Starlink’s very existence depends on its licensed access to valuable electromagnetic spectrum and specific orbital regions. These licenses are not corporate assets that can be easily transferred; they are granted by national and international regulatory bodies to specific entities for specific uses. In the United States, the Federal Communications Commission (FCC) has granted SpaceX licenses to operate the Starlink constellation using certain Ku-band, Ka-band, and V-band frequencies. Internationally, coordination is managed through the International Telecommunication Union (ITU).

An IPO would trigger a meticulous regulatory review of these licenses. The FCC would need to approve the transfer or reissuance of spectrum licenses from SpaceX to the new publicly-traded Starlink entity. This process is not automatic. It involves public notice and comment periods, during which competitors like Amazon’s Project Kuiper or Viasat could file petitions to deny, arguing that the transfer is not in the public interest or could lead to anti-competitive outcomes. The SEC would require extensive disclosure of any conditions, limitations, or ongoing disputes related to these licenses. Any uncertainty regarding the permanence of Starlink’s spectrum rights or its orbital slots would represent a major material risk that must be prominently detailed in the prospectus, as it directly threatens the company’s ability to operate.

National Security and CFIUS Scrutiny

As a critical communications infrastructure provider with global reach, Starlink operates at the nexus of technology and national security. Its terminals have demonstrated strategic value in conflict zones, and its network handles data for governments, militaries, and critical infrastructure operators worldwide. This invites intense scrutiny from bodies like the Committee on Foreign Investment in the United States (CFIUS). While an IPO is a domestic event, the involvement of foreign capital is a key concern.

The SEC works in concert with national security agencies to ensure that a public offering does not inadvertently cede control or influence over a critical technology to adversarial nations. The prospectus would need to disclose any special security agreements already in place with the U.S. government. Furthermore, Starlink would likely implement a robust shareholder vetting process, potentially establishing a dual-class share structure to ensure that founder Elon Musk and other U.S. persons retain control over key decisions related to technology access, data routing, and service provision in sensitive regions. Failure to adequately address these concerns could result in CFIUS blocking the IPO or imposing stringent operational restrictions that could diminish its appeal to investors.

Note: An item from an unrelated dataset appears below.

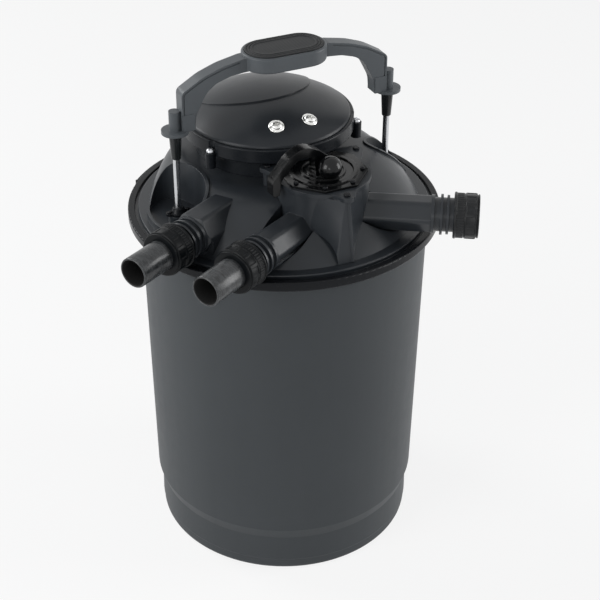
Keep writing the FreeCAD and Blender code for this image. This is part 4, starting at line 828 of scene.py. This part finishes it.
# %% Lamps
# place and target in metres, width and height of the lamp in metres, power in watts
LAMPS = {
    "left_lamp": ((-2.2, -0.6, 1.35), (0.0, 0.0, 0.40), 1.2, 1.5, 25.0),
    "right_lamp": ((2.1, -0.9, 0.9), (0.0, 0.0, 0.35), 1.1, 1.5, 25.0),
    "front_lamp": ((-1.2, -1.9, 1.05), (0.0, -0.1, 0.6), 0.4, 0.5, 3.0),
    "back_lamp": ((-1.5, 2.0, 1.9), (0.0, 0.0, 0.5), 1.2, 1.0, 30.0),
}


def soft_lamp(name, place, target, width, height, power):
    lamp = bpy.data.lights.new(name, "AREA")
    lamp.shape = "RECTANGLE"
    lamp.size = width
    lamp.size_y = height
    lamp.energy = power
    holder = bpy.data.objects.new(name, lamp)
    holder.location = place
    holder.rotation_euler = (Vector(target) - Vector(place)).to_track_quat("-Z", "Y").to_euler()
    bpy.context.scene.collection.objects.link(holder)


for name, values in LAMPS.items():
    soft_lamp(name, *values)
print("lamps:", ", ".join(LAMPS))

# %% [markdown]
# The world is white where the camera sees it, in mirrors and through glass. A white world would also light the
# filter from everywhere and flatten it, so on surfaces it shines at a lower level, and the lamps shape them.

# %% World
WORLD_COLOUR = (0.9, 0.95, 1.0, 1.0)
WORLD_LIGHT = 0.22

world = bpy.data.worlds.new("studio")
bpy.context.scene.world = world
world.use_nodes = True
sky = ShaderTree(world.node_tree)
dim = sky.add("ShaderNodeBackground", {}, {"Color": WORLD_COLOUR, "Strength": WORLD_LIGHT})
white = sky.add("ShaderNodeBackground", {}, {"Color": (1.0, 1.0, 1.0, 1.0), "Strength": 1.0})
chosen = sky.add("ShaderNodeMixShader", {}, {0: sky.seen_directly(), 1: dim, 2: white})
sky.fill(world.node_tree.nodes["World Output"], {"Surface": chosen})
bpy.context.scene.view_settings.view_transform = "Standard"
print("world light", WORLD_LIGHT)

# %% [markdown]
# The filter is dressed, and the last cell says so. The dressed model has to stay inside the box of its
# mechanical frame.

# %% End of the dressing
print("dressing finished")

International Regulatory Compliance and Market Access

Starlink’s business model is inherently global, but market access is granted on a country-by-country basis. Each nation has its own telecommunications regulator, its own spectrum allocation policies, and its own data privacy, security, and localization laws. For a public company, the compliance burden multiplies. The IPO prospectus would be required to provide a comprehensive overview of Starlink’s regulatory standing in every major market it operates in or plans to enter.

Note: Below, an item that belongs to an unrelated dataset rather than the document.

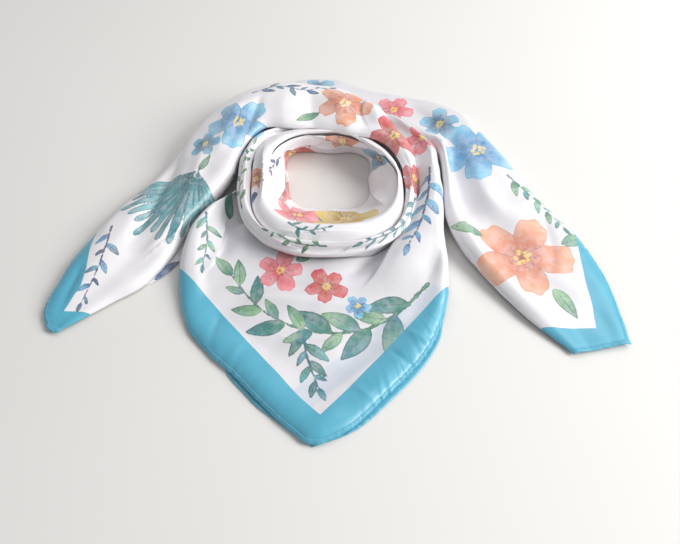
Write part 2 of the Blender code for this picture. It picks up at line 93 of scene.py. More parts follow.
# Sections of the front bib, from the left shoulder round the corner of the square to the pleat at
# the right and on behind the band. Each section runs from under the outer coil to an edge.
# edge x, y, z; heights at one and two thirds of the way; drop and run of the edge's foot
BIB = [
    (-119, 79, 20, 14, 17, 9, 0),
    (-135, 60, 25, 12, 20, 15, 1),
    (-149, 40, 27, 14, 22, 18, 2),
    (-160, 19, 26, 17, 24, 18, 2),
    (-165, -2, 22, 19, 22, 17, 2),
    (-167, -30, 15, 17, 16, 12, 2),
    (-163, -62, 9, 14.5, 11.5, 5.5, 1),
    (-150, -99, 4.5, 12.5, 8, 0.8, 0),
    (-126, -128, FLAT, 11.5, 6, 0, 0),
    (-103, -149, FLAT, 11, 5.6, 0, 0),
    (-62, -192, FLAT, 10, 5.2, 0, 0),
    (-25, -225, FLAT, 10, 5.2, 0, 0),
    (9, -206, FLAT, 10, 5.2, 0, 0),
    (45, -171, FLAT, 11, 5.8, 0, 0),
    (83, -128, 4.2, 13.5, 8, 0.4, 0),
    (102, -88, 9, 18, 13, 5, 1),
    (110, -55, 17, 23, 20, 13, 2),
    (111, -12, 28, 28, 30, 24, 2),
    (107, 29, 38, 32, 38, 34, 2),
    (107, 70, 45, 35, 43, 41, 2),
    (107, 98, 48.5, 38, 46, 43, 2),
    (106, 121, 50, 39.5, 46.5, 42, 2),
    (96, 140, 49, 39.5, 45, 28, 3),
    (82, 159, 47.5, 38.5, 42.5, 26, 4),
    (64, 182, 44, 35, 38.5, 22, 4),
    (48, 193, 36, 28, 30, 14, 3),
    (33, 200, 27, 20, 21, 9, 2),
    (13, 204, 19, 15, 16, 5, 1),
]
BIB_CORNER = 11
BLUNT_CORNER = 4.5           # how far the square's corner is rounded back
CORNER_INWARDS = (0.08, 0.99)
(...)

This includes detailing ongoing legal challenges, such as the disputes with French and Italian authorities over radiation emissions or the battle with South African regulators over ownership requirements. It also means disclosing the potential financial impact of adverse rulings, such as being denied a license in a large, lucrative market like India or Brazil. Regulations like the European Union’s General Data Protection Regulation (GDPR) impose heavy fines for non-compliance, representing another material risk. The company must demonstrate to regulators and investors that it has a sophisticated, well-funded legal and government affairs team capable of navigating this complex and ever-changing international regulatory mosaic.

Securities Law and the Hype Cycle: Managing Investor Expectations

The SEC’s core mandate is to protect investors by ensuring full and fair disclosure. For a high-profile, technologically complex, and capital-intensive venture like Starlink, managing forward-looking statements is a monumental task. Company executives and the underwriters of the IPO must walk a fine line between promoting Starlink’s immense growth potential and making unduly speculative or overly optimistic projections that could be deemed misleading.

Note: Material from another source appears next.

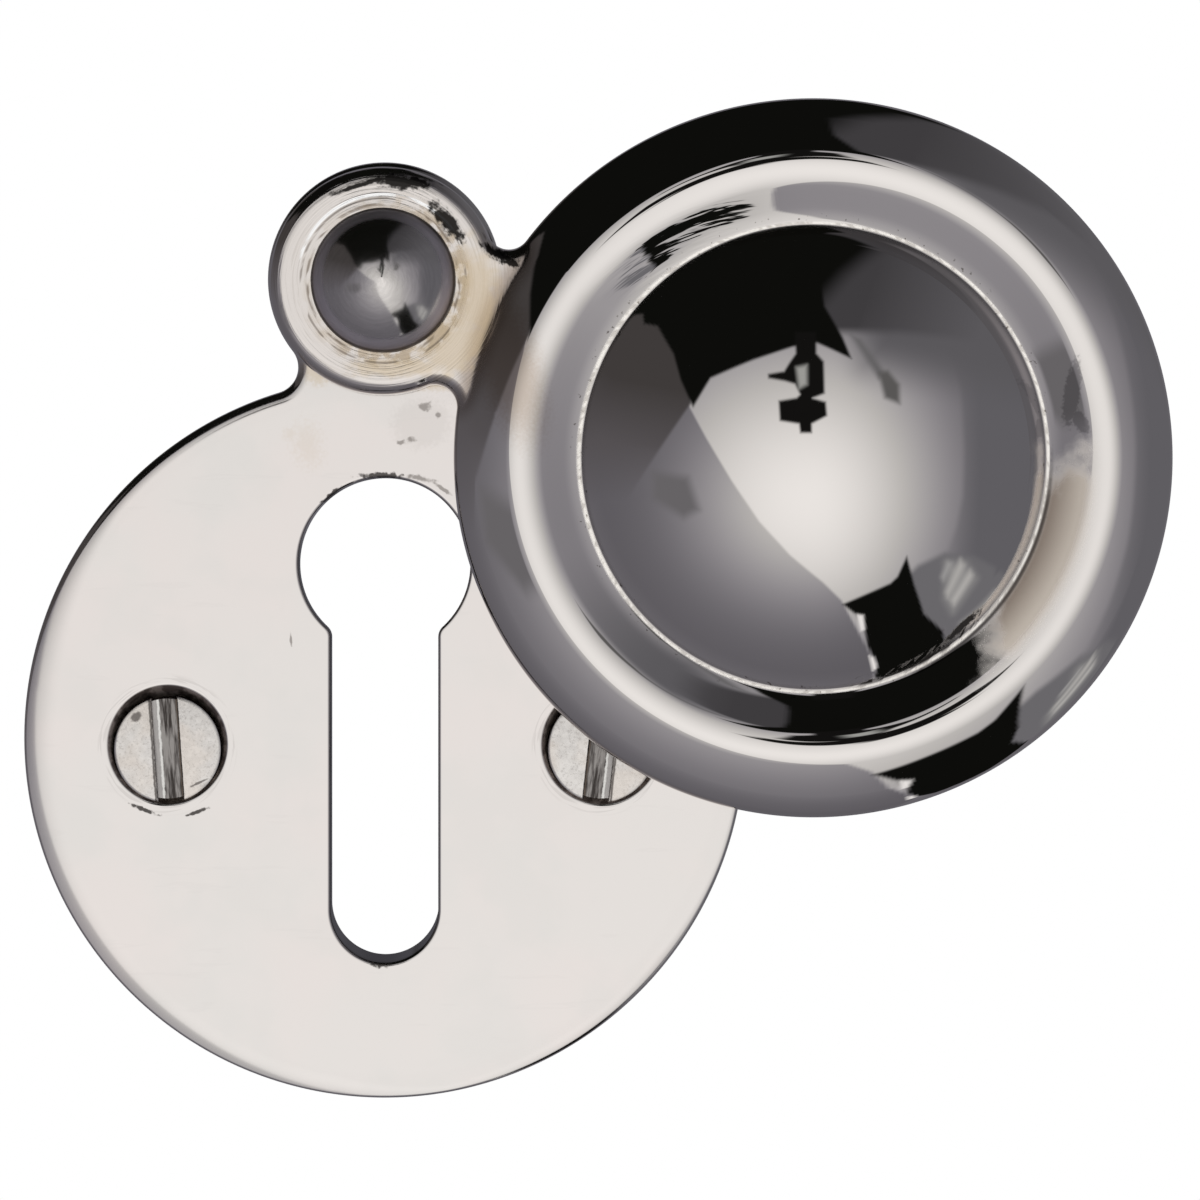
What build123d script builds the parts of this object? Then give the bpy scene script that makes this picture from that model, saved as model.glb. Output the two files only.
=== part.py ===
import math
import os

from build123d import *

# A round escutcheon for a door lock, with a swinging cover, as it stands on the door.
# Every size is in millimetres. The pieces are first laid out on their backs, as seen from the
# front of the door: x to the right, y up the door and z out of it, from the door's face.
# The layout's centre is midway between the axes of the two screws.

# Backplate
plate_radius = 16.5
plate_thick = 2.2
plate_edge_round = 0.4
plate_rise = 0.35
lug_radius = 5.35
lug_overlap = 0.89
neck_round = 1.2

# Keyhole in the backplate
key_radius = 3.93
key_rise = 7.94
key_slot_width = 4.92
key_slot_drop = 15.45
key_corner_round = 0.65
key_edge_bevel = 0.12
key_foot_bevel = 0.5

# Holes for the screws
screw_spacing = 19.85
sink_radius = 2.73
screw_hole_radius = 1.65

# Screws, which hang a little low in their holes
screw_head_radius = 2.46
screw_neck_radius = 1.15
screw_thread_radius = 1.35
screw_length = 12.7
screw_tip_length = 3.0
screw_drop = 0.2
screw_seat_gap = 0.02
slot_width = 1.15
slot_depth = 0.75
slot_leans = {"left_screw": 4.0, "right_screw": -6.5}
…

The S-1 filing would need to contain a extensive “Risk Factors” section that goes beyond boilerplate language. It would have to explicitly address Starlink-specific vulnerabilities: the risk of satellite collisions and space debris generation; the technical and commercial challenges of developing and deploying next-generation satellites with direct-to-cell capabilities; the intense competition from other LEO constellations and terrestrial 5G/6G networks; the substantial ongoing capital expenditure requirements; and the potential for technological obsolescence. Furthermore, the “personnel risk” would be highly scrutinized, given the company’s reliance on the vision and management of Elon Musk, who also runs Tesla, X (formerly Twitter), and The Boring Company. Any legal or reputational issues surrounding its high-profile CEO constitute a significant governance risk that must be disclosed.

Environmental, Social, and Governance (ESG) Reporting

Modern IPOs face increasing pressure from investors and regulators to provide detailed ESG disclosures. Starlink presents a complex ESG profile that would be a focal point for the SEC’s evolving climate-related disclosure rules and socially-conscious investment funds. On one hand, Starlink can be framed as a positive social force, providing broadband to remote and underserved communities, a narrative that aligns with “Social” criteria.

However, the “Environmental” aspects are contentious. The astronomy community’s concerns about light pollution and interference with scientific observations are a material issue. The prospectus would need to disclose any ongoing litigation or regulatory actions related to this and outline the costs associated with implementing mitigation measures, such as developing satellite darkening coatings. More significantly, the entire lifecycle environmental impact—from the emissions of frequent rocket launches to the eventual de-orbiting and atmospheric burn-up of thousands of satellites—would be subject to scrutiny. While the direct impact may be small compared to global aviation, it is a novel and growing source of pollution in the upper atmosphere. The “Governance” component would involve detailing the company’s board structure, diversity policies, and ethical guidelines for its technology, especially concerning its use in military applications and potential dual-use concerns.